Tristan nickte, denn ihm fehlten die Worte. Er verstand so vieles nicht. War es Grayson ebenso entgangen, dass Ben lebte? Warum hatte man seinen Bruder nirgends aufgeführt? Zu ihrem eigenen Schutz? Wusste die Polizei doch mehr, als sie zugeben wollte? Tristan wusste es nicht und es bereitete ihm Kopfschmerzen, jetzt im Augenblick weiter darüber nachzudenken.
„Außerdem musst du dafür sorgen, dass ich aus dem Krankenhaus rauskomme. Ich halte es nicht mehr aus. Ich bin seit einigen Wochen wach. Ich bin zwar noch ziemlich platt, aber ich halte es nicht mehr aus, Tristan." Ben tat so, als wäre nie etwas gewesen, als hätten sie sich die letzten vierzehn Jahre jeden Tag gesehen. Kurz überlegte der junge Arzt, ob er sich dieser Einstellung nicht einfach hingeben sollte, aber er wusste, dass er dazu nicht in der Lage war. Er kannte sich selbst am besten.
„In deiner Akte steht aber, dass du das Laufen wieder neu lernen musst. Deine Motorik hat ziemlich gelitten, Ben", meinte Tristan.
„Ja, das kriege ich schon hin. Aber du als mein Bruder und Arzt kannst doch dafür sorgen, dass alles beschleunigt wird, oder? Mir fällt die Decke echt auf dem Kopf. Wobei ich nun echt gespannt bin, wie das Krankenhaus hier so ist." Ben grinste immer noch, er schien das alles mit solch einer Leichtigkeit zu nehmen. Aber vielleicht war das die richtige Art, diese Situation anzugehen.
„Ich werde auf jeden Fall alles tun und dafür Sorge tragen, dass du bald nach Hause kannst."
Es war sein Lächeln, diese Freude, die ihm dann doch die Freudentränen in die Augen trieb. Tristan konnte gar nicht anders, als Benedict in die Arme zu schließen und ihn fest an sich zu drücken.
„Ich werde dafür sorgen, dass du wieder gesund wirst. Und dieses Mal werde ich dich auch beschützen. Dieses Versprechen gebe ich dir hier und jetzt", machte er ihm leise klar und er tat sich schwer, seinen jüngeren Bruder loszulassen. Er hatte einmal versagt, ein weiteres Mal würde er das nicht zulassen.

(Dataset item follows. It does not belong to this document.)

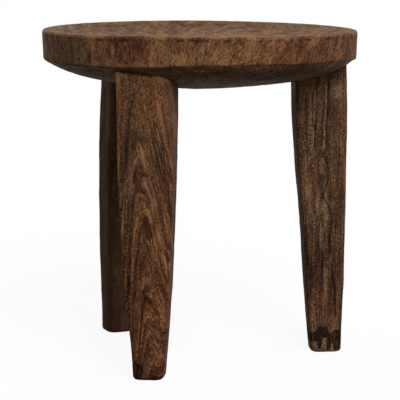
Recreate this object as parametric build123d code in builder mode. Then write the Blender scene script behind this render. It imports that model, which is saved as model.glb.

Sie umarmten sich eine Weile, hielten sich fest und waren füreinander da. Manchmal waren Worte überflüssig – hier war es deutlich der Fall, doch wie es schien, gab es etwas, das Ben auf der Seele brannte.
„Also. Diese Katie. Erzähl mir alles. Von vorne bis hinten. Ich will die ganze Geschichte hören. Ich habe doch gesehen, wie ihr einander anseht."